Jane thought that moving him away at 15 from everyone and everything he knew had harmed him in ways that couldn’t easily be fixed.

When Jane and Ali set up home again together apparently the school couldn’t believe the difference in Ali. During Jane’s imprisonment and the subsequent 19 months when Ali had remained in foster care, Ali had not been able to settle to work in class, had wandered around, and hadn’t engaged in any help offered. Once back in a home with her Mum, Ali was described as being settled, happy, and she was asking for help at school. She had a kitten, a lizard and a play park next to the house. Gone was the stigma of being in care and living too far away from school to play with friends in the afternoons. No longer was Ali frustrated by the fact that no one seemed to listen to what she wanted to happen in her life.

In August 2020, at the age of 18, Nick died from a drug overdose.

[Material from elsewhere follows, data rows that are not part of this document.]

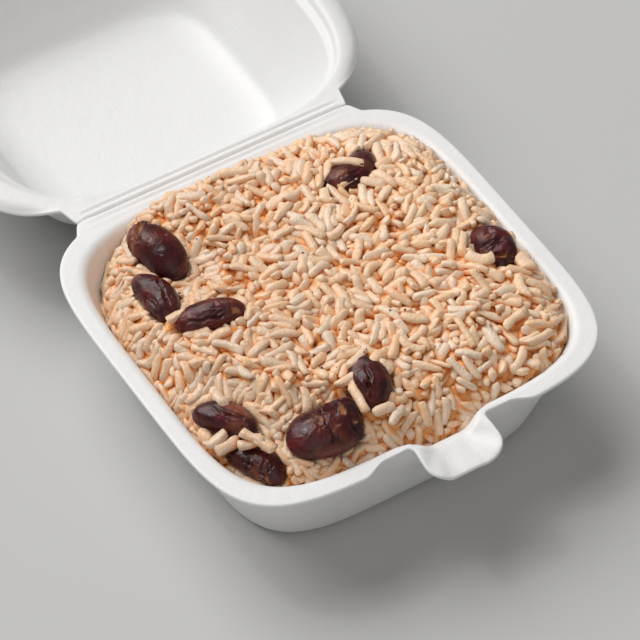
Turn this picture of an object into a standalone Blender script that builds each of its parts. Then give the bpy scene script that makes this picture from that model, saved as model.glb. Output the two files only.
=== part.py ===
"""Rice and red beans in a hinged foam takeaway box, standing open.

The box is one moulding of expanded foam: a square tray, a slightly larger lid
and a creased strip between them that works as the hinge. The tray is filled
with a heap of cooked rice, and nine kidney beans lie half sunk in its top.

Metres, +Z up. The origin is on the underside of the tray, below the middle of
its rim. The hinge and the open lid lie towards +Y, the pull tab towards -Y.
"""

import math

import bmesh
import bpy
from mathutils import Euler, Matrix, Vector, noise

MM = 0.001

# ---------------------------------------------------------------- both halves
FOAM = 2.0 * MM                 # thickness of the moulded foam
GAP = 0.3 * MM                  # clearance between pieces that touch
HINGE_Y = 66.3 * MM             # the fold line between tray and lid
HINGE_Z = 37.3 * MM
HINGE_SLIT = 0.15 * MM          # each half stops this far from the fold
WEB_HALF = 47.9 * MM            # half-length of the creased strip

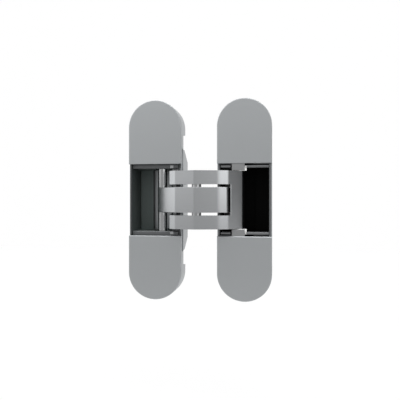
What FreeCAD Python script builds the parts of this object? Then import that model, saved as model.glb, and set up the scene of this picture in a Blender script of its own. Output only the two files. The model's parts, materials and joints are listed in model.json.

I don’t know who you are or what your previous experience or exposure to the workings of the criminal justice system has been and I’m sorry if this has been a shocking read. It is a shocking story. Systemic and structural failings are responsible for damaging and in some cases, destroying the lives of children whose parents are found guilty of criminal offences. I’m not sure when or if or how things will change, but for the sake of the Nicks and the Alis it’s important to keep telling their stories.

*all names and identifying details have been changed to protect the privacy of the people whose story this is, but the story is told with Jane’s permission in memory, and as a tribute to her son.